Not counting any additional maintenance or ownership fees, this unit produces an 8.07% yield per year. You could pay $875,000 for a larger, one-bedroom in the same area. Units in this area at the same size rent for $3,300 per month. This produces a yield of only 4.53%. Obviously, the exact yield will depend on several factors, and the market could easily change during these unpredictable times.
This high yield is due to both the growing demand for affordable places to live and the available options for how to use these units. While renters can save up to 25% via a micro-apartment versus a standard studio apartment, they actually pay more per square foot. For example, a micro-unit at Ollie at Carmel Place in New York City starts at $2,995 for a 360-square-foot unit. This ends up being $8.32 per square foot. A 690-square-foot apartment at the neighboring Kips Bay Court costs $3,770 per month, which is $5.45 per square foot.
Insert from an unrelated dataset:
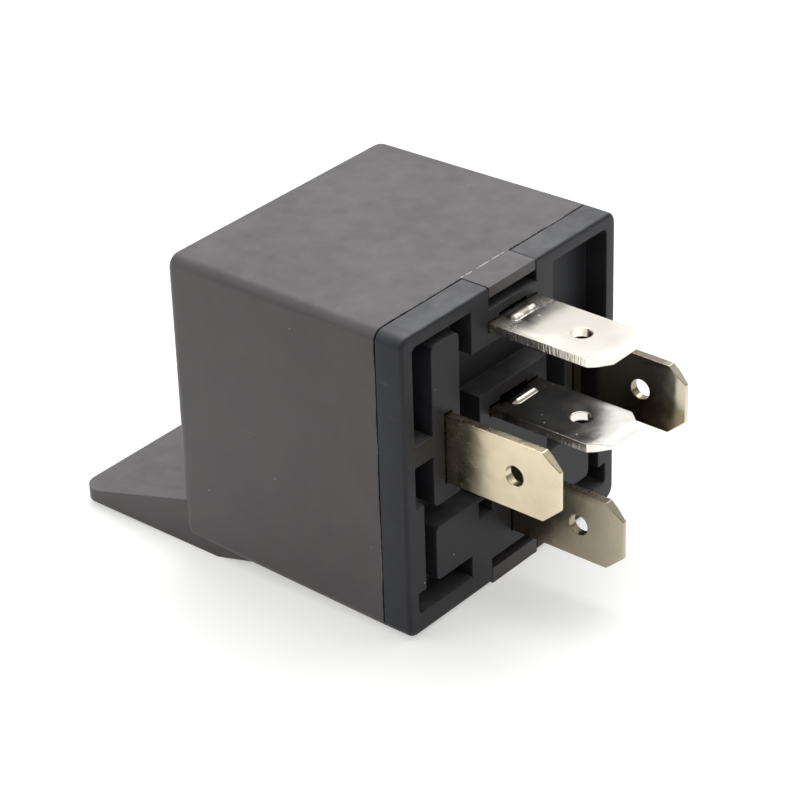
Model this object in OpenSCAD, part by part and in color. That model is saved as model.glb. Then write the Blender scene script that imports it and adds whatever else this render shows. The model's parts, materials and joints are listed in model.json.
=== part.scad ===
// Five-blade changeover relay for a car's relay socket, lying on its side.
// +X points out of the base along the blades, +Y across the width, +Z up.
// The origin is the centre of the seating face, the flat rim of the base.

/* [Housing] */
// Width of the closed housing across Y
body_w = 28.2; // [27:0.5:32]
// Height of the closed housing along Z
body_h = 28; // [27:0.5:32]
// Length of the closed housing, from the seating face to the closed end
body_l = 25.4; // [25.4:0.1:30]
// Radius of the housing's outer corners
corner_r = 1; // [0.6:0.1:2]
// Taper of the cover on each side, from its mouth to the closed end
draft = 0.3; // [0.1:0.02:0.8]
// Wall of the cover
cover_wall = 1.2; // [0.9:0.1:1.4]
// Seam left between the cover's mouth and the base flange
seam = 0.16; // [0.05:0.01:0.3]

/* [Mounting tab] */
// Width of the tab across Y
tab_w = 26.6; // [20:0.2:27]
// Reach of the tab past the closed end
tab_reach = 13.1; // [12:0.1:18]
// Thickness of the tab
tab_t = 1.25; // [1:0.05:2]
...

You might expect prices to be higher in places like New York City. If you look at less dense areas, like Tampa, Florida, you’ll see similar results. Landing a 784-square-foot unit at Havana Square in the Hyde Park area will cost at least $1,710, which is $2.18 per square foot. A micro-apartment in the same area costs $1,100 a month for 330 square feet, or $3.30 per square foot.
Investors can also use micro-apartments as short-term rentals. An Airbnb in the Miami Beach area can go for $179 per night during the off season. Even at only 50% occupancy for the month, the apartment could bring in $2,685, which is similar to the monthly rental rate. During busier months, the same apartment could go for $201 per night. At 50% occupancy for the month, it would bring in $3,015.
As with any investment, it’s crucial that real estate investors do their homework to understand the demand, laws, and opportunities before getting too involved. Luckily, the high demand, potential yield, and lower initial costs point to micro-apartments as being more than just the next big thing for investors, something that will produce income for years to come.